Eclipse Community Forums: Eclipse Titan » Titan Architecture Internals: On the structure of Abstract Syntax Tree (AST) nodes.

Home » Eclipse Projects » Eclipse Titan » Titan Architecture Internals: On the structure of Abstract Syntax Tree (AST) nodes.((Some background information that is important to know when developing Titan))

Show: Today's Messages :: Show Polls :: Message Navigator

Titan Architecture Internals: On the structure of Abstract Syntax Tree (AST) nodes. [message #1748940]

Wed, 30 November 2016 09:56

Kristof Szabados

Messages: 82
Registered: July 2009

Member

The mapping of TTCN-3 modules to the Java/C++ AST elements might not seem like it but has a very simple logic.
And although the C++ classes in the compiler and the Java classes in the Designer look very different, they mostly have the same abstract behavior/logic.
(Please note, that the previous post on where files/classes are located is not repeated here.
Please also note, that ASN.1 involves some specific procedures that are best described in a standalone topic)

To identify the similarities and differences let's take a look based on interesting points.

1)
The AST (Abstract Syntax/Semantic Tree) is mapped into classes, where the abstract branches are class members.
The class hierarchy is very similar on abstract level in both the compiler and the Designer... but not in the actual implementation.
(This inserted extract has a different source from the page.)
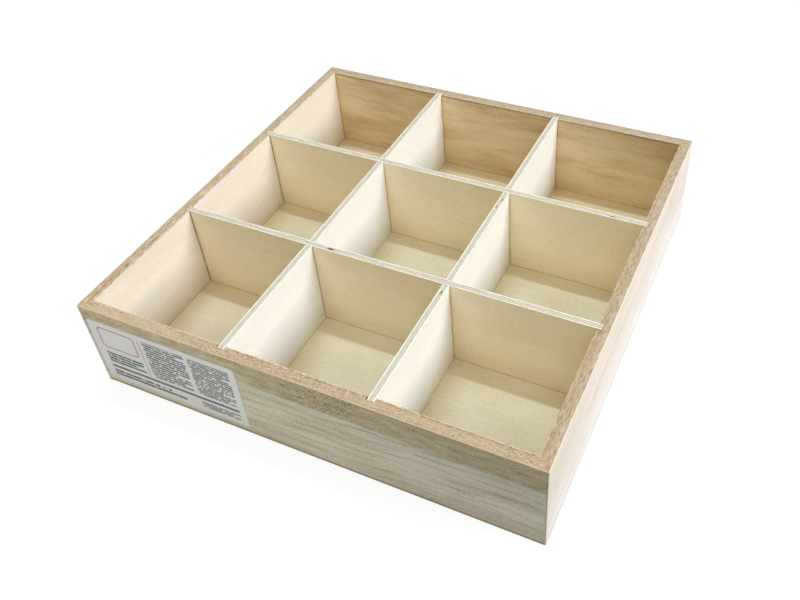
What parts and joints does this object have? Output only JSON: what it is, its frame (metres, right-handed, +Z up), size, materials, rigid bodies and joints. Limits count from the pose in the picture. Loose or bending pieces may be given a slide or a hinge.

Example 1: a TTCN-3 module can have a name, imports, definitions, a control part, a with attribute part
On the Java side the TTCN3Module class (in package org.eclipse.titan.designer.AST.TTCN3.definitions) has:

	protected String name;	/*inherited from base Module class */
	private final List<ImportModule> importedModules;
	protected Definitions definitions;
	private ControlPart controlpart;
	protected WithAttributesPath withAttributesPath;

On the compiler side the Module class (in compiler2/ttcn3/AST_ttcn3.{hh/cc}) has:

	Identifier *modid; /*module identifier inherited from common::Module */
	Imports *imp;
	Definitions *asss;
	ControlPart* controlpart;
	WithAttribPath* w_attrib_path;

Example 2: a TTCN-3 function can have a name, formal parameter list, runs on reference, a return type and a statement block and with attributes.
On the Java side the Def_Function class (in package org.eclipse.titan.designer.AST.TTCN3.definitions) has:

	protected Identifier identifier; /* function name inherited from assignment */
	private final FormalParameterList formalParList;
	private final Reference runsOnRef;
	private final Type returnType;
	private final StatementBlock block;
	protected WithAttributesPath withAttributesPath; /* inherited from Definition class */

On the compiler side the Def_Function class (compiler2/ttcn3/AST_ttcn3.{hh/cc}) has:

	Identifier *id; /* inherited from assignment class */
	FormalParList *fp_list; /* inherited from Def_Function_Base class */
	Reference *runs_on_ref;
	Type *return_type; /* inherited from Def_Function_Base class */
	StatementBlock *block;
	WithAttribPath* w_attrib_path; /*inherited from Definition class */

Example 3: a statement block can have many statements
On the Java side the StatementBlock class (in package org.eclipse.titan.designer.AST.TTCN3.statements) has:

	private final List<Statement> statements;

On the compiler side the StatementBlock class (compiler2/ttcn3/Statement.{hh/cc}) has:

	vector<Statement> stmts;

1/a)
In most of the cases the name and type of the member closely reflects what data it is holding.

1/b)
Minor differences in naming conventions.

We tried to keep the names similar between the C++ and Java sides.
But it is also clear to see on the above example, that they follow somewhat different conventions:

- as work on the compile started in 2000 and it is written in C/C++ the member names are following the short naming conventions of that time (for example reducing Formal Parameters to "fp_").
- on the Java side we decided to go with longer, more expressive names (FormalParList instead of fp_list) In the end they are the same, just different naming conventions.

1/c)
A bigger difference in the mapping can be seen in statements, types, values, templates

On the Java side these are handled with class inheritance.
On the compiler side their sub-classes are not actually sub-classes but handled by using unions for members and switches for codes with many branches.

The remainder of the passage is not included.